If I didn’t have access to my drums, I would practice drumming on my thighs or a table.

9. Drumming with others

Like anything in life, it’s more fun drumming with others. I convinced my husband to learn the drums with me. We’d give each other feedback and encourage each other. It was often the case that when my motivation was low, my husband had a little more motivation in the tank (and vice versa). We fed off each others energy.

Then we started drumming in a group with other beginners and wow – it sounded incredible! We felt empowered playing the drums and that made us want to practice even more.

Drumming with others
Drumming in a group is really fun! (Photo credit: Emily Wilson Photography)
10. Having the courage to learn

When you take on learning a new skill, you need to step out of your comfort zone. And that requires courage. I had to get comfortable with the fact that I was going to suck at drumming for a period of time.

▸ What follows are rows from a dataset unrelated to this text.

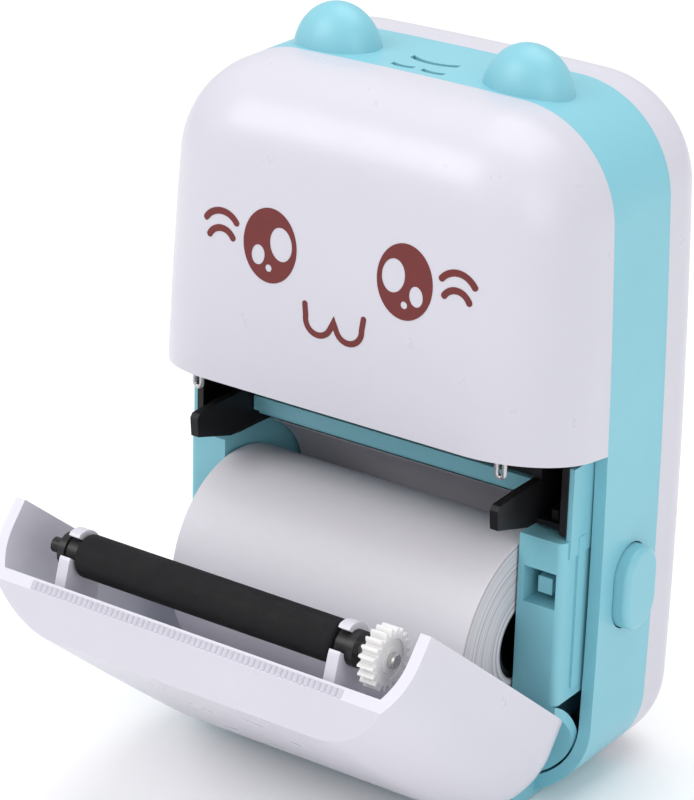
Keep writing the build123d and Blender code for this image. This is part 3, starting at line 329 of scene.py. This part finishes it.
NODE_LOOK = {
    "middle_frame": "cyan_frame",
    "front_cover": "white_shell",
    "face_print": "face_ink",
    "back_cover": "white_shell",
    "case_screws": "screw_steel",
    "bay_frame": "cyan_inner",
    "paper_tray": "cyan_inner",
    "paper_roll": "roll_paper",
    "paper_core": "black_core",
    "paper_tail": "thermal_paper",
    "door_shell": "white_shell",
    "platen_arms": "white_inner",
    "tear_edge": "white_inner",
    "platen_rubber": "platen",
    "platen_shaft": "turned_steel",
    "platen_bushings": "black_bush",
    "platen_gear": "milky_nylon",
    "hinge_pins": "turned_steel",
    "head_frame": "black_frame",
    "thermal_head": "glazed_ceramic",
    "heat_sink": "drawn_aluminium",
    "head_springs": "spring_steel",
    "wire_clips": "wire_steel",
    "drive_gear": "milky_nylon",
    "idler_gear": "pinion_nylon",
    "motor_pinion": "turned_steel",
    "gear_axles": "turned_steel",
    "stepper_motor": "motor_can",
    "main_board": "green_board",
    "board_chips": "chip_epoxy",
    "capacitors": "capacitor_can",
    "board_connectors": "pinion_nylon",
    "usb_socket": "socket_shell",
    "usb_tongue": "black_case",
    "tact_switch": "black_case",
    "power_button": "white_button",
    "status_light": "light_pipe",
    "battery_pack": "silver_foil",
    "battery_leads": "red_wire",
    "head_ribbon": "amber_flex",
    "release_button": "cyan_button",
    "release_plunger": "cyan_inner",
    "release_spring": "spring_steel",
}

for node_name, look in NODE_LOOK.items():
    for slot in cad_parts[node_name].material_slots:
        slot.material = MATERIALS[look]


# ---------------------------------------------------------------- stage, light, camera
def floor_material():
    """Pale seamless paper."""
    material, tree, shader, place = start_material("floor_paper", specular=0.2)
    clouds = noise(tree, place, 9.0, 3.0)
    link(tree, blend_of(tree, clouds, (0.93, 0.93, 0.935), (0.96, 0.96, 0.962)),
         shader.inputs["Base Color"])
    link(tree, spread(tree, noise(tree, place, 60.0, 3.0), 0.7, 0.85), shader.inputs["Roughness"])
    return material


def build_floor(half=3.0):
    """A wide flat floor under the object."""
    mesh = bpy.data.meshes.new("studio_floor")
    corners = [(-half, -half, 0.0), (half, -half, 0.0), (half, half, 0.0), (-half, half, 0.0)]
    mesh.from_pydata(corners, [], [(0, 1, 2, 3)])
    floor = bpy.data.objects.new("studio_floor", mesh)
    mesh.materials.append(floor_material())
    bpy.context.scene.collection.objects.link(floor)
    floor.location.z = cad_bounds[0][2] - FLOOR_GAP


def softbox(name, position, aim, size, power, colour=(1.0, 1.0, 1.0)):
    """A square area light at position, facing aim."""
    data = bpy.data.lights.new(name, "AREA")
    data.shape = "RECTANGLE"
    data.size, data.size_y = size
    data.energy = power
    data.color = colour
    lamp = bpy.data.objects.new(name, data)
    bpy.context.scene.collection.objects.link(lamp)
    lamp.location = position
    towards = Vector(aim) - Vector(position)
    lamp.rotation_euler = towards.to_track_quat("-Z", "Y").to_euler()


def studio():
    """Soft key from the upper left front, fills from the right and above, pale surroundings.

    The Standard view keeps the white background white, as in the photograph."""
    target = (0.0, -0.01, 0.06)
    softbox("key_light", (-0.55, -0.75, 0.75), target, (0.6, 0.6), 4.6, (1.0, 0.99, 0.98))
    softbox("fill_light", (0.85, -0.55, 0.45), target, (0.7, 0.7), 2.6, (0.98, 0.99, 1.0))
    softbox("top_light", (0.0, 0.15, 0.95), target, (0.8, 0.8), 4.5)
    world = bpy.data.worlds.new("studio_world")
    world.use_nodes = True
    background = world.node_tree.nodes["Background"]
    background.inputs["Color"].default_value = (0.97, 0.98, 1.0, 1.0)
    background.inputs["Strength"].default_value = 0.72
    bpy.context.scene.world = world
    bpy.context.scene.view_settings.view_transform = "Standard"


def camera():
    """The photograph's viewpoint: about 34 degrees round to the right and 23 degrees above."""
    aim = Vector((-0.00105, -0.018, 0.06616))
    distance = 0.51003
    azimuth, elevation, roll = math.radians(34.460), math.radians(22.932), math.radians(1.555)
    forward = Vector((-math.sin(azimuth) * math.cos(elevation),
                      math.cos(azimuth) * math.cos(elevation), -math.sin(elevation)))
    level = Vector((math.cos(azimuth), math.sin(azimuth), 0.0))
    upright = level.cross(forward)
    right = level * math.cos(roll) + upright * math.sin(roll)
    up = upright * math.cos(roll) - level * math.sin(roll)
    data = bpy.data.cameras.new("photo_camera")
    data.sensor_fit = "AUTO"
    data.sensor_width = SENSOR
    data.lens = SENSOR * FOCAL_DOTS / PICTURE_HEIGHT
    data.clip_start, data.clip_end = 0.01, 20.0
    eye = bpy.data.objects.new("photo_camera", data)
    bpy.context.scene.collection.objects.link(eye)
    turn = Matrix((right, up, -forward)).transposed()
    eye.matrix_world = Matrix.Translation(aim - forward * distance) @ turn.to_4x4()
    bpy.context.scene.camera = eye


build_floor()
studio()
camera()
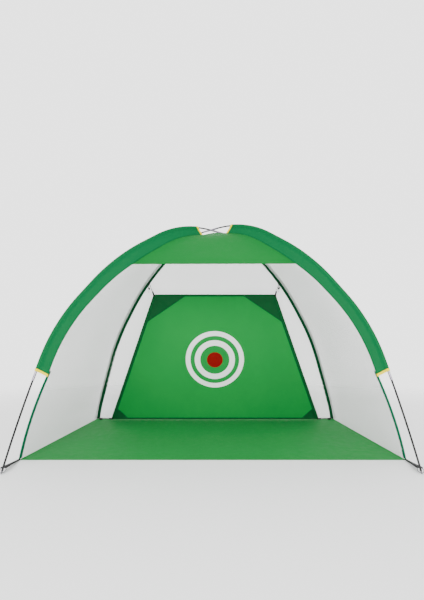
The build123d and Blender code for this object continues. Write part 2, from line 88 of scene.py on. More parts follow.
# ---- pole sleeves: distances along the pole from its front foot, widths from pole to seam
SLEEVE_LOW = 0.481
SLEEVE_HIGH = 1.752
SLEEVE_SLANT = 0.034
LOWER_SLANT = 0.0136
SLEEVE_WIDTHS = ((0.0, 0.051), (0.35, 0.055), (0.6, 0.066), (0.8, 0.060), (1.0, 0.044))
REAR_SLEEVE_START = 2.115
REAR_SLEEVE_END = 3.660
REAR_SLEEVE_WIDTH = 0.014
SLEEVE_RADIUS = 0.0070
SLEEVE_PLY = 0.0007
SLEEVE_STEP = 0.012
TRIM_STEP = 0.0022
TRIM_LENGTH = 0.0105
TRIM_OVERLAP = 0.0025
TRIM_LIFT = 0.0008
SLEEVE_END = 0.002
SLEEVE_STITCH_STEP = 0.02
CHANNEL = 0.0165
CHANNEL_FADE = 0.0105
SEAM_ALLOWANCE = 0.0052
REAR_SEAM_ALLOWANCE = 0.003
SEAM_OVERLAP = 0.0025
CROWN_DROP = 0.011

# ---- seams and panels; a hem's or fold's points are (distance in from the edge, lift off the cloth)
VALANCE_HEIGHT = 1.051
PANEL_FOOT = FABRIC + 0.0012
CROWN_CLEARANCE = 0.004
PANEL_INSET = 0.0015
NET_ROWS = 96
NET_SLACK = 0.006
VALANCE_SLACK = 0.004
VALANCE_STITCHES = (0.0098, 0.0018)
FRONT_EDGE_BULGE = 0.014
REAR_EDGE_BULGE = 0.003
SEAM_STEPS = 60
NET_PLY = 0.0005
NET_CELL = 0.0046
NET_TWIST = 0.0009
CLOTH_PLY = 0.0008
TAPE_PLY = 0.0006
PATCH_PLY = 0.0006
HEM_PLY = 0.0005
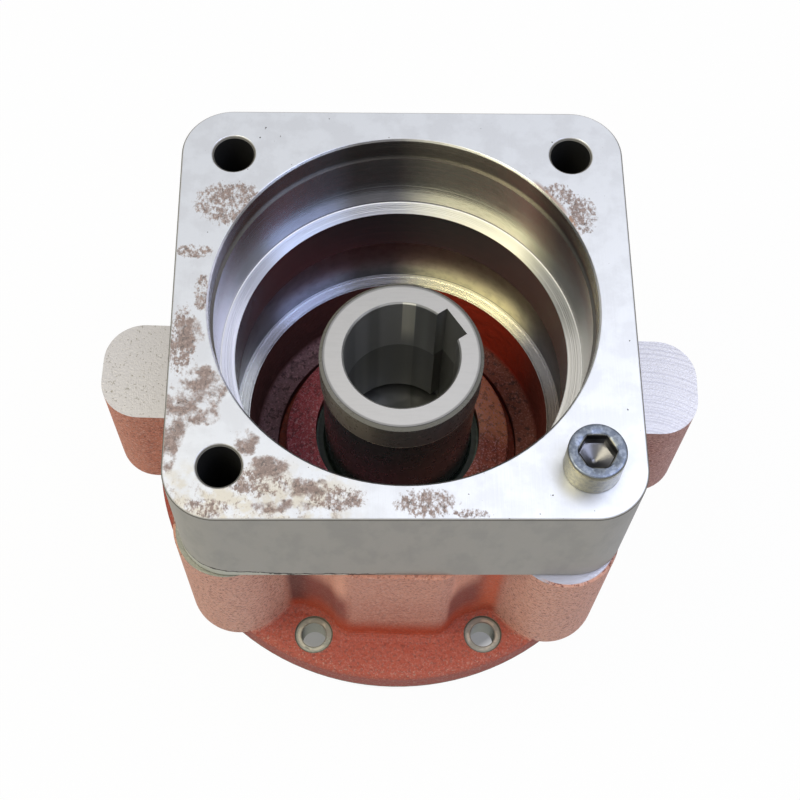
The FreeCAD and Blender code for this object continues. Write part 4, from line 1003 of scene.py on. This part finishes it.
class HOUSING_OT_stage(bpy.types.Operator):
    """Pale floor, soft studio light and the photograph's camera"""
    bl_idname = "housing.stage"
    bl_label = "Stage"

    camera_place = (-12.6325 * MM, -226.3944 * MM, 536.2220 * MM)
    camera_turn_deg = (25.2331, -1.3121, -0.4813)
    floor_size = 16.0
    lamp_target = Vector((0.0, 0.0, 0.05))
    warm_colour = (1.0, 0.92, 0.66)
    cool_colour = (0.62, 0.70, 1.0)

    # Reach of the painted shade round the object's foot, in metres, and how far the open floor and the shade
    # glow
    shade_reach = (67 * MM, 76 * MM)
    shade_glow = 0.14
    open_glow = 0.97
    shade_grey = (0.34, 0.34, 0.34)
    open_grey = (0.86, 0.86, 0.86)
    sky_grey = (0.8, 0.8, 0.8)

    def execute(self, context):
        settings = context.scene.stage_settings
        context.scene.view_settings.view_transform = "Standard"
        self.camera(context.scene, settings.lens)
        self.floor(context.scene)
        self.sky(context.scene, settings.sky)
        self.lamp("overhead", (0.42, 0.22, 1.15), 0.7, settings.key, (1.0, 1.0, 1.0))
        self.lamp("warm_side", (-0.50, -0.20, 1.05), 0.6, settings.warm, self.warm_colour)
        self.lamp("cool_side", (0.52, -0.15, 1.0), 0.6, settings.cool, self.cool_colour)
        return {"FINISHED"}

    def camera(self, scene, lens):
        data = bpy.data.cameras.new("camera")
        data.lens = lens
        data.sensor_width = 36.0
        data.clip_start = 0.01
        camera = bpy.data.objects.new("camera", data)
        scene.collection.objects.link(camera)
        camera.location = self.camera_place
        camera.rotation_euler = Euler([math.radians(angle) for angle in self.camera_turn_deg])
        scene.camera = camera

    def lamp(self, name, place, size, power, colour):
        data = bpy.data.lights.new(name, "AREA")
        data.size = size
        data.energy = power
        data.color = colour
        light = bpy.data.objects.new(name, data)
        bpy.context.scene.collection.objects.link(light)
        light.location = place
        light.rotation_euler = (self.lamp_target - Vector(place)).to_track_quat("-Z", "Y").to_euler()

    def floor(self, scene):
        """White to the camera, with a painted shade close round the object's foot, and it keeps the object's
        shadow.
        """
        half = self.floor_size / 2
        level = FLOOR_LEVEL * MM
        points = [(x * half, y * half, level) for x, y in ((-1, -1), (1, -1), (1, 1), (-1, 1))]
        mesh = bpy.data.meshes.new("floor")
        mesh.from_pydata(points, [], [(0, 1, 2, 3)])
        floor = bpy.data.objects.new("floor", mesh)
        scene.collection.objects.link(floor)
        material = bpy.data.materials.new("pale_floor")
        tree = Tree(material)
        place = tree.node("ShaderNodeTexCoord", output="Object")
        flat = tree.node("ShaderNodeVectorMath", {"operation": "MULTIPLY"}, {0: place, 1: (1.0, 1.0, 0.0)})
        reach = tree.node("ShaderNodeVectorMath", {"operation": "LENGTH"}, {0: flat}, "Value")
        near, far = self.shade_reach
        away = tree.node("ShaderNodeMapRange", None, {"Value": reach, "From Min": near, "From Max": far})
        shade = tree.node("ShaderNodeBsdfDiffuse", None, {"Color": self.shade_grey})
        pale = tree.node("ShaderNodeBsdfDiffuse", None, {"Color": self.open_grey})
        glow = tree.node("ShaderNodeEmission")
        share = away * (self.open_glow - self.shade_glow) + self.shade_glow
        share = share * tree.ray("Camera").most(tree.ray("Transmission"))
        surface = tree.blend(tree.blend(shade, pale, away), glow, share)
        tree.node("ShaderNodeOutputMaterial", None, {"Surface": surface})
        mesh.materials.append(material)

    def sky(self, scene, strength):
        """Soft grey light, a plain grey in reflections, and white behind the object."""
        world = bpy.data.worlds.new("studio")
        scene.world = world
        tree = Tree(world)
        soft = tree.node("ShaderNodeBackground", None, {"Color": self.sky_grey, "Strength": strength})
        mirrored = tree.node("ShaderNodeBackground", None, {"Color": self.sky_grey})
        white = tree.node("ShaderNodeBackground", None, {"Color": (1.0, 1.0, 1.0)})
        light = tree.blend(soft, mirrored, tree.ray("Glossy").most(tree.ray("Transmission")))
        light = tree.blend(light, white, tree.ray("Camera"))
        tree.node("ShaderNodeOutputWorld", None, {"Surface": light})


class HOUSING_PT_panel(bpy.types.Panel):
    """Buttons of the steps and their settings"""
    bl_idname = "HOUSING_PT_panel"
    bl_label = "Motor drive housing"
    bl_space_type = "VIEW_3D"
    bl_region_type = "UI"
    bl_category = "Housing"

    def draw(self, context):
        for operator in OPERATORS:
            self.layout.operator(operator.bl_idname)
        for name in SETTINGS:
            group = getattr(context.scene, name)
            for key in group.bl_rna.properties.keys():
                if key not in ("rna_type", "name"):
                    self.layout.prop(group, key)


OPERATORS = (
    HOUSING_OT_motor_flange,
    HOUSING_OT_motor_screw,
    HOUSING_OT_casting,
    HOUSING_OT_shaft,
    HOUSING_OT_seals,
    HOUSING_OT_bearings,
    HOUSING_OT_end_cover,
    HOUSING_OT_stage,
)
SETTINGS = {
    "block_settings": BlockSettings,
    "screw_settings": ScrewSettings,
    "casting_settings": CastingSettings,
    "stage_settings": StageSettings,
}
CLASSES = (*SETTINGS.values(), *OPERATORS, HOUSING_PT_panel)


def register():
    for item in CLASSES:
        bpy.utils.register_class(item)
    for name, group in SETTINGS.items():
        setattr(bpy.types.Scene, name, PointerProperty(type=group))


def unregister():
    for name in SETTINGS:
        delattr(bpy.types.Scene, name)
    for item in reversed(CLASSES):
        bpy.utils.unregister_class(item)


def main():
    register()
    for operator in OPERATORS:
        group, name = operator.bl_idname.split(".")
        getattr(getattr(bpy.ops, group), name)()


if __name__ == "__main__":
    main()
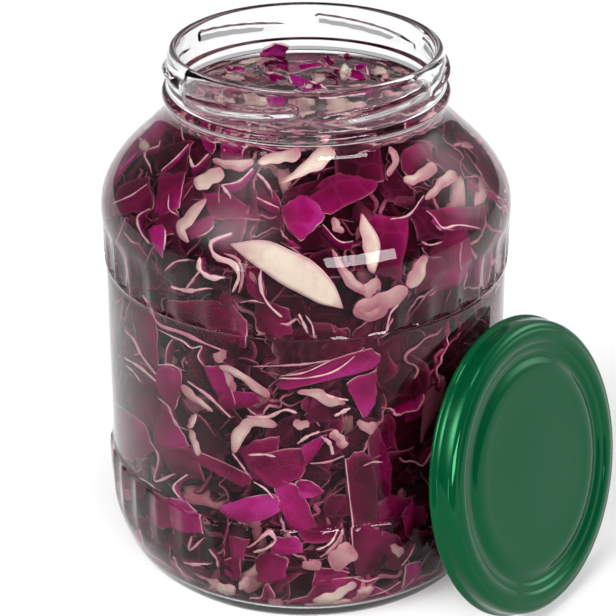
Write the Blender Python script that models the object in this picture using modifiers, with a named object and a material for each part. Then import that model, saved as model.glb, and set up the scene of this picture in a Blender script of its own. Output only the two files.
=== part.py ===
# A wide-mouthed glass preserving jar, filled with chopped red cabbage, with its pressed
# steel twist-off lid leaning against it.  Metres, +Z up.  The origin lies on the surface
# that the jar stands on, under the middle of the whole.
import math
import random

import bmesh
import bpy
import numpy as np
from mathutils import Matrix, Vector

MM = 0.001
GAP = 0.3 * MM                      # clearance between neighbours
MERGE = 0.00001

# Jar: driving dimensions
JAR_HEIGHT = 196.2 * MM
MOUTH_R = 44.9 * MM                 # bore of the neck
NECK_R = 48.6 * MM                  # outside of the neck, between the thread lugs
BEAD_R = 50.5 * MM                  # transfer bead under the thread
BODY_R = 73.8 * MM                  # widest part, under the shoulder
PANEL_R = 73.2 * MM                 # label panel between the two fluted bands
HEEL_R = 75.0 * MM                  # lower fluted band
FOOT_R = 63.5 * MM                  # outer edge of the flat ring that it stands on
FOOT_WIDTH = 5.0 * MM
WALL = 3.7 * MM
FLOOR = 5.6 * MM
PUSH_UP = 3.8 * MM                  # height of the hollow under the base
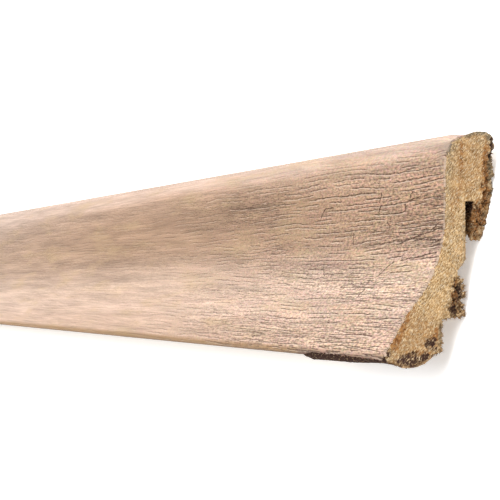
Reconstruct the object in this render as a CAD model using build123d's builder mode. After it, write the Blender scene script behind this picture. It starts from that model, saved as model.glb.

As psychologist Dr Ross Ellenhorn says:

“Speaking your first words requires courage. Taking your first step requires courage. Making friends requires courage too. Leaving home requires courage, getting a job requires courage, working toward a promotion requires courage . . . All these things require courage (some a little, many a lot) because you don’t grow automatically; you grow by deciding and choosing. And deciding and choosing are dizzying, scary things to do.”

We need to remind ourselves that all professionals started out as grossly incompetent. But the only way to go from being an amateur to good is to keep going.

To sum up

Drumming may not be your shtick. And that’s okay. I never thought drumming would be for me until I tried it. And now I love it and I can’t stop!

You can apply these strategies to help you master any skill, whether it be learning a new language or how to cook a complex dish.

The key is to start thinking more strategically about how you can make your learning experience more enjoyable and effective. With the right approach and mindset, you’ll begin to see results quickly. And this will help boost your confidence and motivation to keep learning.